The parameter number is given by the position of the column (i.e. column 4 host parameter 4).

Here below an example is shown of multivatiate dataseries of 3 parameters assuming 3 levels each. The numbers preceding the objective function (which is in the last colum) are the indices of the multidimensional matrix (tensor). Note that the parameter listings (i.e. numbers describing levels) cannot be incomplete. Just the objective function entries can be.And the parameter listings must be integer numbers from 1 to n.

1,1,1,1.234

1,2,3,2,1.500

1,3,3,3

2,1,3,1,1.534

2,2,3,2,0.000

2,3,3,0.550

3,1,3,1

3,2,3,2,0.670

3,3,3,3

The program converts this format into the one liked by Sim::OPTS, which is the following, in which the indices of the tensor are expressed more clearly:

1-1_2-1_3-1,9.234

1-1_2-2_3-2,4.500

1-1_2-3_3-3

1-2_2-1_3-1,7.534

1-2_2-2_3-2,0.000

1-2_2-3_3-3,0.550

1-3_2-1_3-1

1-3_2-2_3-2,0.670

1-3_2-3_3-3

After some computations, Interlinear will output a new dataseries, with the missing values filled in. This dataseries can be used by OPT for the optimization of one or more blocks. This can be useful for saving computations in searches involving simulations, especially when the time required by each simulations is long, like it may happen with CFD simulations in building design.
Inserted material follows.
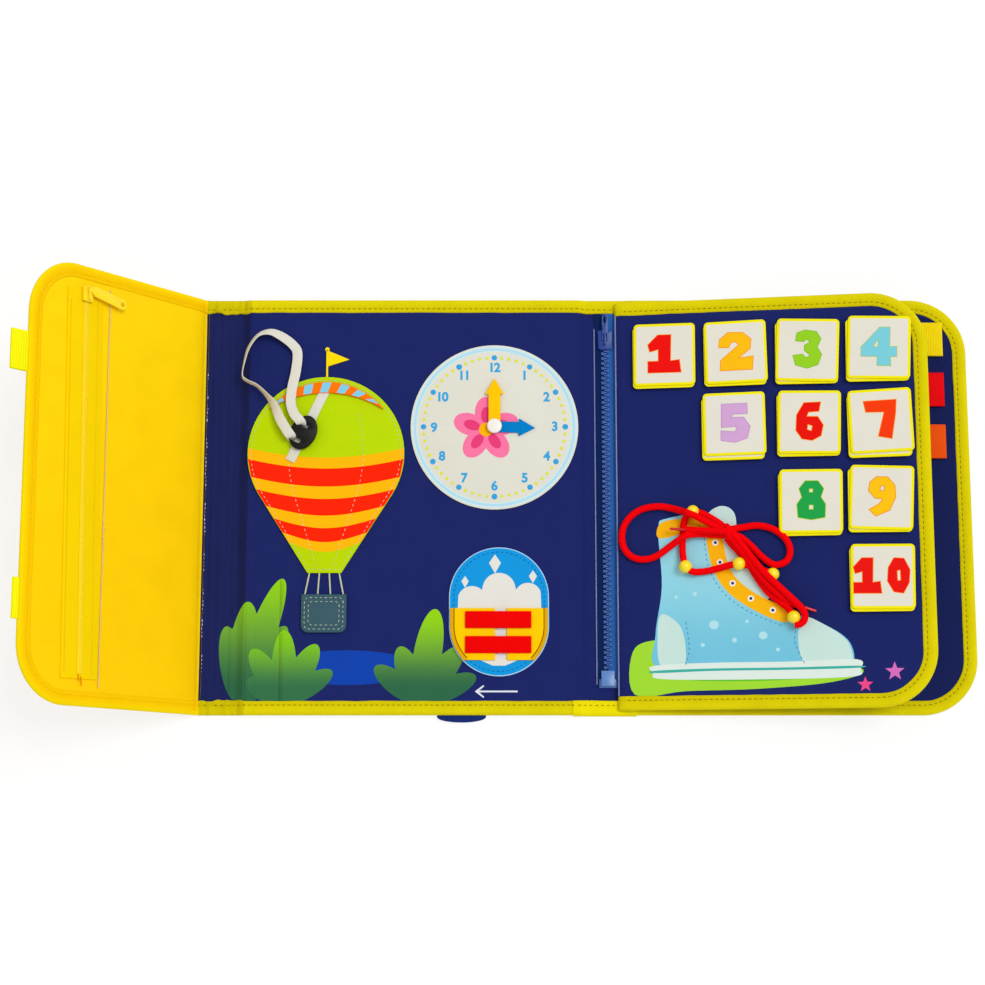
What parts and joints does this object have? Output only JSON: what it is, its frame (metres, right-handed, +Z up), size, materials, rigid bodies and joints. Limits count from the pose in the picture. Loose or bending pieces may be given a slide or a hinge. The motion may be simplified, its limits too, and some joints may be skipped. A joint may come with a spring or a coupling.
{
  "type": "fold-out busy board backpack",
  "caption": "Fabric busy board backpack opened flat: zipped flap, back panel, spine zip, cover and turning page with clock, shoe straps, number tiles and lacing.",
  "frame": {"origin": "middle of the footprint of the open backpack, on the surface it lies on", "axes": "+X from the raised flap across the back panel and the spine to the cover, +Y up the leaves towards the hanging end of the backpack, +Z up"},
  "size_m": [0.6581, 0.303, 0.1398],
  "materials": {
    "navy_oxford": "satin polyester, printed",
    "deep_blue_webbing": "woven webbing",
    "binding_yellow": "folded polyester tape",
    "flap_yellow": "satin polyester",
    "clear_film": "clear soft film",
    "zip_yellow": "moulded nylon",
    "zip_blue": "moulded resin and woven tape",
    "lime_leather": "printed appliqué, stitched",
    "crown_print": "printed appliqué, striped",
    "teal_patch": "printed appliqué, stitched",
    "white_elastic": "flat woven elastic",
    "black_lock": "moulded",
    "dial_print": "printed felt disc",
    "post_white": "moulded",
    "hand_yellow": "felt-faced plastic",
    "hand_blue": "felt-faced plastic",
    "sky_print": "printed appliqué",
    "sun_felt": "felt",
    "red_hook_tape": "hook and loop tape",
    "loop_yellow": "woven webbing",
    "loop_red": "woven webbing",
    "loop_orange": "ribbed webbing",
    "tile_print": "printed felt card with a yellow edge",
    "stud_yellow": "moulded bead",
    "lace_red": "round woven cord"
  },
  "bodies": {
    "back": {"back_panel": "navy_oxford", "back_binding_upper": "binding_yellow", "back_binding_lower": "binding_yellow", "shoulder_strap_left": "deep_blue_webbing", "shoulder_strap_right": "deep_blue_webbing", "balloon_envelope": "lime_leather", "balloon_basket": "teal_patch", "crown_patch": "crown_print", "elastic_strap": "white_elastic", "clock_dial": "dial_print", "clock_post": "post_white", "shoe_patch": "sky_print", "shoe_flap_right": "sun_felt"},
    "strap_slide": {"slide_lock": "black_lock", "elastic_loop": "white_elastic"},
    "hour_hand": {"hour_hand": "hand_blue"},
    "minute_hand": {"minute_hand": "hand_yellow"},
    "shoe_flap": {"shoe_flap_left": "sun_felt"},
    "shoe_strap_upper": {"shoe_strap_upper": "red_hook_tape"},
    "shoe_strap_lower": {"shoe_strap_lower": "red_hook_tape"},
    "gusset": {"gusset_strip": "navy_oxford"},
    "flap": {"flap_panel": "flap_yellow", "flap_binding": "flap_yellow", "pocket_window": "clear_film", "flap_zip_tape": "flap_yellow", "flap_zip_coil": "zip_yellow", "closure_tab_upper": "loop_yellow", "closure_tab_lower": "loop_yellow"},
    "flap_slider": {"flap_zip_slider": "zip_yellow"},
    "flap_pull": {"flap_zip_pull": "zip_yellow"},
    "spine": {"spine_strip": "navy_oxford", "spine_zip_left": "zip_blue", "spine_zip_right": "zip_blue", "spine_zip_box": "zip_blue"},
    "spine_slider": {"spine_zip_slider": "zip_blue"},
    "spine_pull": {"spine_zip_pull": "zip_blue"},
    "cover": {"cover_panel": "navy_oxford", "cover_binding": "binding_yellow", "webbing_loop_yellow": "loop_yellow", "webbing_loop_red": "loop_red", "webbing_loop_orange": "loop_orange"},
    "page": {"page_panel": "navy_oxford", "page_binding": "binding_yellow", "lacing_stud_1": "stud_yellow", "lacing_stud_2": "stud_yellow", "lacing_stud_3": "stud_yellow", "lacing_stud_4": "stud_yellow", "lacing_stud_5": "stud_yellow", "lace": "lace_red"},
    "tile_1": {"number_tile_1": "tile_print"},
    "tile_2": {"number_tile_2": "tile_print"},
    "tile_3": {"number_tile_3": "tile_print"},
    "tile_4": {"number_tile_4": "tile_print"},
    "tile_5": {"number_tile_5": "tile_print"},
    "tile_6": {"number_tile_6": "tile_print"},
    "tile_7": {"number_tile_7": "tile_print"},
    "tile_8": {"number_tile_8": "tile_print"},
    "tile_9": {"number_tile_9": "tile_print"},
    "tile_10": {"number_tile_10": "tile_print"}
  },
  "joints": [
    {"name": "gusset_fold", "type": "hinge", "parent": "back", "child": "gusset", "pos_m": [-0.19447, 0, 0.0014], "axis": [0, 1, 0], "range_deg": [0, 85]},
    {"name": "flap_fold", "type": "hinge", "parent": "gusset", "child": "flap", "pos_m": [-0.21947, 0, 0.0014], "axis": [0, -1, 0], "range_deg": [-38.5, 51.5]},
    {"name": "spine_fold", "type": "hinge", "parent": "back", "child": "spine", "pos_m": [0.05673, 0, 0.0014], "axis": [0, -1, 0], "range_deg": [0, 90]},
    {"name": "cover_fold", "type": "hinge", "parent": "spine", "child": "cover", "pos_m": [0.08063, 0, 0.0014], "axis": [0, -1, 0], "range_deg": [0, 87]},
    {"name": "page_turn", "type": "hinge", "parent": "cover", "child": "page", "pos_m": [0.08303, 0, 0.0083], "axis": [0, 1, 0], "range_deg": [-151, 8]},
    {"name": "number_tile_1_lift", "type": "slide", "parent": "page", "child": "tile_1", "axis": [-0.1564, 0, 0.9877], "range_m": [0, 0.004]},
    {"name": "number_tile_2_lift", "type": "slide", "parent": "page", "child": "tile_2", "axis": [0.1564, 0, -0.9877], "range_m": [-0.004, 0]},
    {"name": "number_tile_3_lift", "type": "slide", "parent": "page", "child": "tile_3", "axis": [0.1564, 0, -0.9877], "range_m": [-0.004, 0]},
    {"name": "number_tile_4_lift", "type": "slide", "parent": "page", "child": "tile_4", "axis": [0.1564, 0, -0.9877], "range_m": [-0.004, 0]},
    {"name": "number_tile_5_lift", "type": "slide", "parent": "page", "child": "tile_5", "axis": [0.1564, 0, -0.9877], "range_m": [-0.004, 0]},
    {"name": "number_tile_6_lift", "type": "slide", "parent": "page", "child": "tile_6", "axis": [0.1564, 0, -0.9877], "range_m": [-0.004, 0]},
    {"name": "number_tile_7_lift", "type": "slide", "parent": "page", "child": "tile_7", "axis": [0.1564, 0, -0.9877], "range_m": [-0.004, 0]},
    {"name": "number_tile_8_lift", "type": "slide", "parent": "page", "child": "tile_8", "axis": [0.1564, 0, -0.9877], "range_m": [-0.004, 0]},
    {"name": "number_tile_9_lift", "type": "slide", "parent": "page", "child": "tile_9", "axis": [0.1564, 0, -0.9877], "range_m": [-0.004, 0]},
    {"name": "number_tile_10_lift", "type": "slide", "parent": "page", "child": "tile_10", "axis": [0.1564, 0, -0.9877], "range_m": [-0.004, 0]},
    {"name": "shoe_flap_turn", "type": "hinge", "parent": "back", "child": "shoe_flap", "pos_m": [-0.04102, -0.0774, 0.0077], "axis": [0, 1, 0], "range_deg": [-45, 0]},
    {"name": "shoe_strap_upper_turn", "type": "hinge", "parent": "shoe_flap", "child": "shoe_strap_upper", "pos_m": [-0.03172, -0.0774, 0.0104], "axis": [0, 1, 0], "range_deg": [-120, 0]},
    {"name": "shoe_strap_lower_turn", "type": "hinge", "parent": "shoe_flap", "child": "shoe_strap_lower", "pos_m": [-0.03172, -0.0774, 0.0104], "axis": [0, 1, 0], "range_deg": [-120, 0]},
    {"name": "hour_turn", "type": "hinge", "parent": "back", "child": "hour_hand", "pos_m": [-0.01107, 0.0555, 0.0058], "axis": [0, 0, -1], "continuous": true},
    {"name": "minute_turn", "type": "hinge", "parent": "back", "child": "minute_hand", "pos_m": [-0.01107, 0.0555, 0.0058], "axis": [0, 0, -1], "continuous": true},
    {"name": "slide_travel", "type": "slide", "parent": "back", "child": "strap_slide", "axis": [-0.4297, -0.903, 0], "range_m": [-0.012, 0.008]},
    {"name": "spine_zip_slide", "type": "slide", "parent": "spine", "child": "spine_slider", "axis": [0, 1, 0], "range_m": [-0.228, 0.004]},
    {"name": "spine_pull_swing", "type": "hinge", "parent": "spine_slider", "child": "spine_pull", "pos_m": [0.06868, 0.12, 0.00505], "axis": [1, 0, 0], "range_deg": [0, 180]},
    {"name": "flap_zip_slide", "type": "slide", "parent": "flap", "child": "flap_slider", "axis": [-0.012, 0.9998, 0.015], "range_m": [-0.245, 0.003]},
    {"name": "flap_pull_swing", "type": "hinge", "parent": "flap_slider", "child": "flap_pull", "pos_m": [-0.28667, 0.13292, 0.09624], "axis": [0.7826, 0, 0.6225], "range_deg": [-38, 101]}
  ]
}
The number of computations required for the creation of a metamodel in OPT increases exponencially with the number of instances in the metamodel. To make the increase linear, a limit has to be set for the size of net of instances taken into account in the computations for gradients and for points. The variables in the configuration files controlling those limits are "$limit_checkgrades" and "$limit_checkpoints". By default they are both set to "", which entails that no limit is assumed.

EXPORT

interlinear, interstart.

AUTHOR

Gian Luca Brunetti, <gianluca.brunetti@polimi.it>

COPYRIGHT AND LICENSE

Copyright (C) 2018-19 by Gian Luca Brunetti and Politecnico di Milano. This is free software. You can redistribute it and/or modify it under the terms of the GNU General Public License as published by the Free Software Foundation, version 3 or newer.